Remember Not To Neglect Your Surviving Pets
Pet loss can dig you into a dark hole, where you forget about many of the basic, necessary parts of life like eating and cleaning. Even if taking care of yourself may feel impossible, make sure not to neglect any other pets you may have.
Pets mourn the loss of their housemates too, although they show it in different ways. They need your support just as much as you need theirs. Surviving pets may become lethargic, stop eating, or even wander around the house looking for their deceased friend. They need help coping, too.
Focusing on your surviving pets can be a great way to take some of those feelings of loss and grief and channel them into a healthier place. You’ll feel a lot better, and your surviving pets will appreciate the love and comfort. It will also help form an even closer bond with them, as you deal with your loss together. Consider taking longer walks, joining a training class, or taking a trip to the pet store to pick out a new toy. Getting out of the house is healthy and necessary, especially when you’re grieving.
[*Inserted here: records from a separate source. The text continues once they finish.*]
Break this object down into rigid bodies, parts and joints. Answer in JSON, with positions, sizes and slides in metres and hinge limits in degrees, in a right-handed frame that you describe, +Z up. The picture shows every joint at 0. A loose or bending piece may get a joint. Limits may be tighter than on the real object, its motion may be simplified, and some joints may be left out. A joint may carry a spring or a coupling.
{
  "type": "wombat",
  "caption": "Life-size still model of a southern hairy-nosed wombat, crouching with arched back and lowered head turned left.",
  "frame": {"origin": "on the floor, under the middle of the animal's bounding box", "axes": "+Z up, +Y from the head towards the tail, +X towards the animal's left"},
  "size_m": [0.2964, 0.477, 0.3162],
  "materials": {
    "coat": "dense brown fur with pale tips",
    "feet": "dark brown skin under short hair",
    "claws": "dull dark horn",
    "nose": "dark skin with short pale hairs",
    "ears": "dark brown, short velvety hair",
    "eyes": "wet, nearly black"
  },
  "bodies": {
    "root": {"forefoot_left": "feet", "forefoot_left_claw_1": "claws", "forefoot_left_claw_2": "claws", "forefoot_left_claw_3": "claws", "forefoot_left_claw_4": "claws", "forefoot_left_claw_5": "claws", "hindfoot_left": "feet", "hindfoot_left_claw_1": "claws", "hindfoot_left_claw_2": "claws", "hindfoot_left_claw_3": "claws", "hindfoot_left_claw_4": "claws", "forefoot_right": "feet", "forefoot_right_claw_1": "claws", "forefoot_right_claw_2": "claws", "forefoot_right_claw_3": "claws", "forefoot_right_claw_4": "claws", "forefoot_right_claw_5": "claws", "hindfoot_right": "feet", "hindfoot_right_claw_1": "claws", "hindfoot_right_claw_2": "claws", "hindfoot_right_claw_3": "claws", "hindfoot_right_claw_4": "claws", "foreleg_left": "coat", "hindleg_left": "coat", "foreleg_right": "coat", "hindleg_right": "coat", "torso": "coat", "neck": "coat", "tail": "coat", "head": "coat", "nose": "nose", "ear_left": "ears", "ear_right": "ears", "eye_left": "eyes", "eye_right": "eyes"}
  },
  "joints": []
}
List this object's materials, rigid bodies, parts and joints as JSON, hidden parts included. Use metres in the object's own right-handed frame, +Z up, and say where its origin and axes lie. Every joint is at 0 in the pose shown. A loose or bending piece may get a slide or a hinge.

In the end, grief is an individual process. Remembering that grief and loss are normal, and that no two people experience the loss of their pet the same, can help you work through your own grief in a way that is healthy. The pain you feel when losing a pet is valid and real, and acknowledging that is essential to coming out the other side of the tunnel, no matter how dark it may seem right now. There is light there.